Rencananya, pada Selasa (16/7) akan diperdengarkan tujuh kesaksian korban. Sementara esoknya atau Rabu (17/7), sebanyak 9 korban akan memberikan kesaksian.

"Mereka yang memberikan kesaksian dari berbagai jenis kekerasan yang diterima oleh korban. Kesaksian diklasifikasikan, seperti pembunuhan di luar proses hukum, penghilangan paksa, dan penyiksaan," kata Afridal.

Afridal menambahkan, pemilihan lokasi di Aceh Utara karena berdasarkan luas wilayah kejadian, banyak korban, dan kesanggupan serta dukungan pemerintah daerah kabupaten atau kota.

Sebelumnya, rapat dengar kesaksian pertama kali digelar pada 27-28 November 2018 di Anjong Mon Mata, Banda Aceh. Saat itu, KKR Aceh mengundang 14 korban pelanggaran HAM di Aceh untuk memberikan kesaksian di depan komisioner KKR Aceh dan disaksikan tamu undangan.

Kendati demikian, atas alasan menjaga korban yang bersaksi, panitia tidak membolehkan jurnalis ataupun tamu undangan untuk merekam pernyataan atau memotret korban.

“Adapun tindak lanjut hasil dari rapat dengar kesaksian pertama, saat ini sudah kita buat rekomendasi untuk dilakukan reparasi terhadap korban dalam tahap awal. Rapat dengar kesaksian ini menjadi alat untuk memperdengarkan kebenaran,” tutur Afridal.

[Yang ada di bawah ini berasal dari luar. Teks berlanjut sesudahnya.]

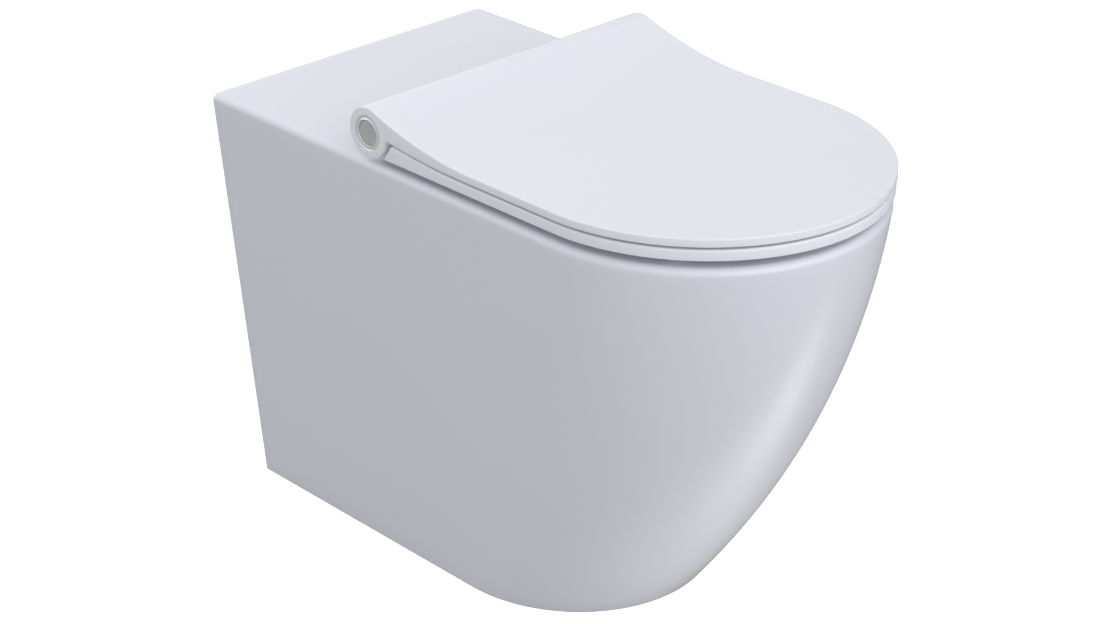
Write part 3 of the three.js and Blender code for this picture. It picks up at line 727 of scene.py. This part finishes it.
def barrel(seat):
    """The lid's barrel, turned about the hinge axis, with rounded end edges and one of its lines where the
    swoop meets it."""
    ends = seat.barrel_round
    profile = rod_profile(BARREL_RADIUS, LID_LOW.x, LID_HIGH.x, ends, ends)
    return lathe("barrel", profile, "x", ON_AXIS, 120, math.pi / 2 + swoop(seat)[1])


def wedge(name, start, end, near, far):
    """Sector about the hinge axis between two angles in degrees: 0 points forwards, 90 down."""
    angle = np.radians(np.linspace(start, end, 25))
    reach = BARREL_RADIUS + PAST
    rim = np.stack([AXIS.y - reach * np.cos(angle), AXIS.z - reach * np.sin(angle)], -1)
    outline = np.concatenate([[(AXIS.y, AXIS.z)], rim])
    rings = np.stack([np.column_stack([np.full(len(outline), x), outline]) for x in (near, far)])
    count = len(outline)
    faces = [list(range(count))[::-1], list(range(count, 2 * count))]
    faces += [[i, (i + 1) % count, count + (i + 1) % count, count + i] for i in range(count)]
    return put(name, rings, faces)


def rod_x(name, radius, near, far, around=96):
    """Plain rod on the hinge axis between two stations."""
    low, high = sorted((near, far))
    return lathe(name, rod_profile(radius, low, high), "x", ON_AXIS, around)


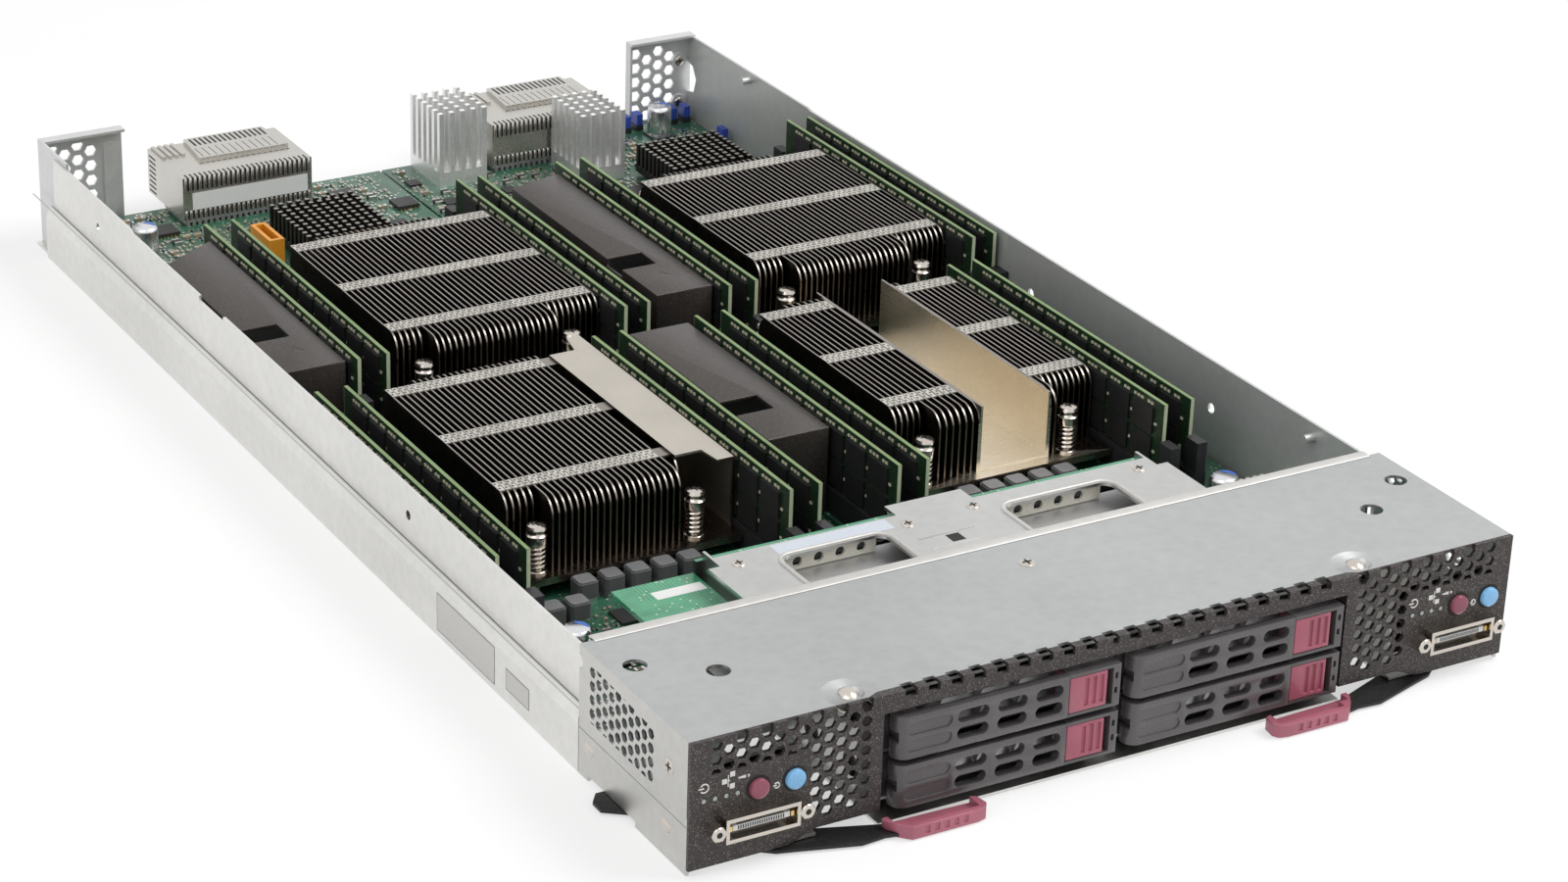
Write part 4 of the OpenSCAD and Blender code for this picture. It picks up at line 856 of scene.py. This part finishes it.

KKR Aceh adalah lembaga negara non-struktural yang dibentuk berdasarkan Undang-undang Nomor 11 Tahun 2006 tentang Pemerintahan Aceh dan Qanun Aceh Nomor 17 tahun 2013 tentang KKR Aceh.

KKR Aceh dibentuk atas tiga tujuan, yaitu memperkuat perdamaian dengan mengungkap kebenaran terhadap pelanggaran HAM yang terjadi di masa lalu, membantu tercapainya rekonsiliasi antara pelaku pelanggaran HAM baik individu maupun lembaga dengan korban, dan merekomendasikan reparasi menyeluruh bagi korban pelanggaran HAM sesuai dengan standar universal yang berkaitan dengan hak-hak korban.

Rapat dengar kesaksian merupakan ruang bagi korban untuk menyampaikan peristiwa yang telah dialami, dampak, dan harapan masa depan yang lebih baik, serta pembelajaran penting bagi sebuah bangsa agar tidak mengalami kembali peristiwa kelam di masa depan.

Afridal menyerukan kepada semua pihak untuk memberikan dukungan kepada KKR Aceh. "Rapat dengar kesaksian sebagai sarana bagaimana kita mengambil hikmah positif dari peristiwa kelam di masa lampau sebagai cermin untuk menata kehidupan masa depan yang lebih baik," tutupnya.